Judith Sanford is the sole heiress of Blue Lake Ranch that is worth a million-dollars but one of her own employees is plotting to swindle her. With the help of Bud Lee, a horse foreman, she is determined to figure out the mystery and put an end to the scheme.However, Bud Lee has his own vested interest in helping Judith!
Excerpt:
‘Bud Lee, horse foreman of the Blue Lake Ranch, sat upon the gate of the home corral, builded a cigarette with slow brown fingers, and stared across the broken fields of the upper valley to the rosy glow above the pine-timbered ridge where the sun was coming up. His customary gravity was unusually pronounced. ‘If a man’s got the hunch an egg is bad, ‘ he mused, ‘is that a real good and sufficient reason why he should go poking his finger inside the shell? I want to know!’ Tommy Burkitt, the youngest wage-earner of the outfit and a profound admirer of all that taciturnity, good-humor, and quick capability which went into the make-up of Bud Lee, approached from the ranch-house on the knoll. ‘Hi, Bud!’ he called. ‘Trevors wants you.

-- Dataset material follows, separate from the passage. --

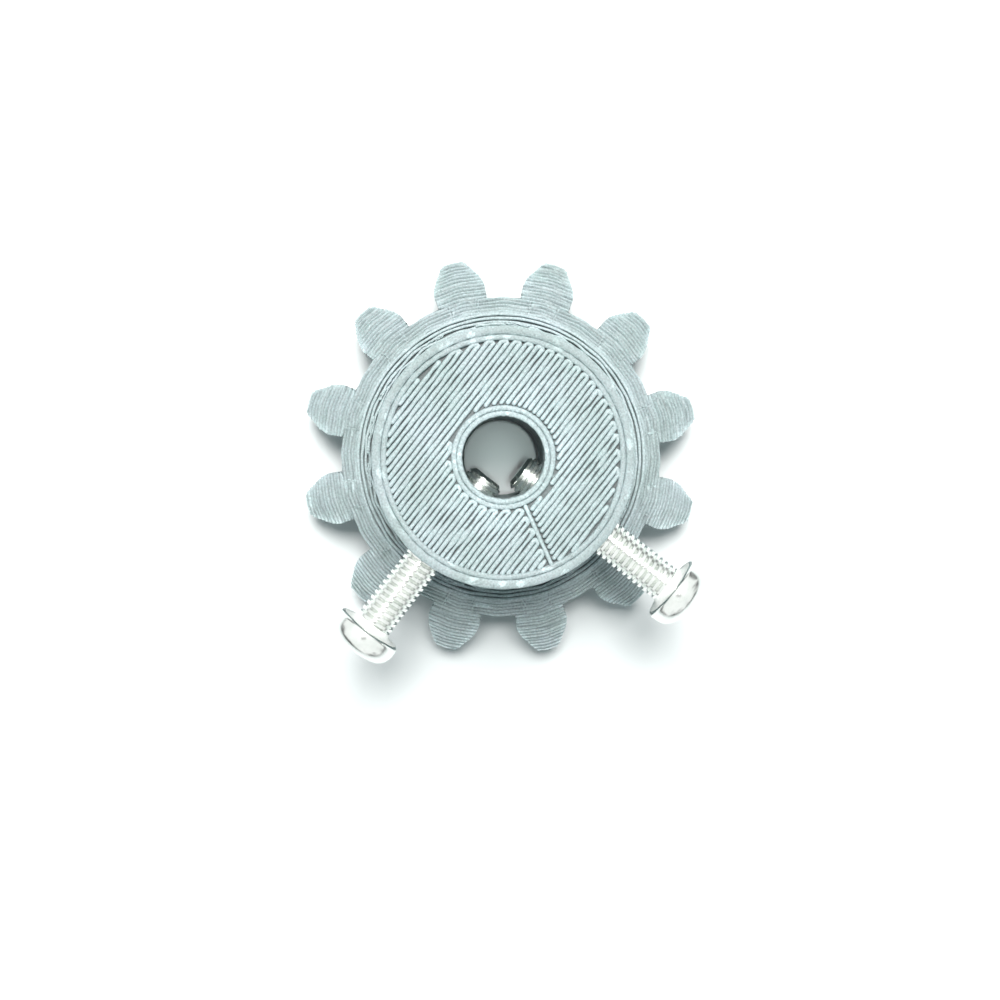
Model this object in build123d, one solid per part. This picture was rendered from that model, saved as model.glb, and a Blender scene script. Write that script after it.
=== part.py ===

On the jump.’ Lee watched Tommy coming on with that wide, rocking gait of a man used to much riding and little walking. The deep gravity in the foreman’s eyes was touched with a little twinkle by way of greeting.’
About the author
Jackson Gregory (1882-1943) was an American teacher, journalist, and writer. He was born in California and was educated at the University of California, Berkeley. He began his career as a newspaper reporter in San Francisco. He later served as a principal at a high school in Truckee. He authored more than 40 fiction novels and a number of short stories. Several of his tales were used as the basis of films released between 1916 and 1944, including The Man from Painted Post. He was one of the America’s successful and prolific authors in the first half of the 20th century. Though the vast majority of his stories were about the American Old West, he did occasionally venture into other genres, like mysteries, fantasies or South Seas adventures. His writing formula was usually a successful combination of an abundance of action, adventure and suspense coupled with a dependable story line about areas and the life he was familiar with in the American Southwest.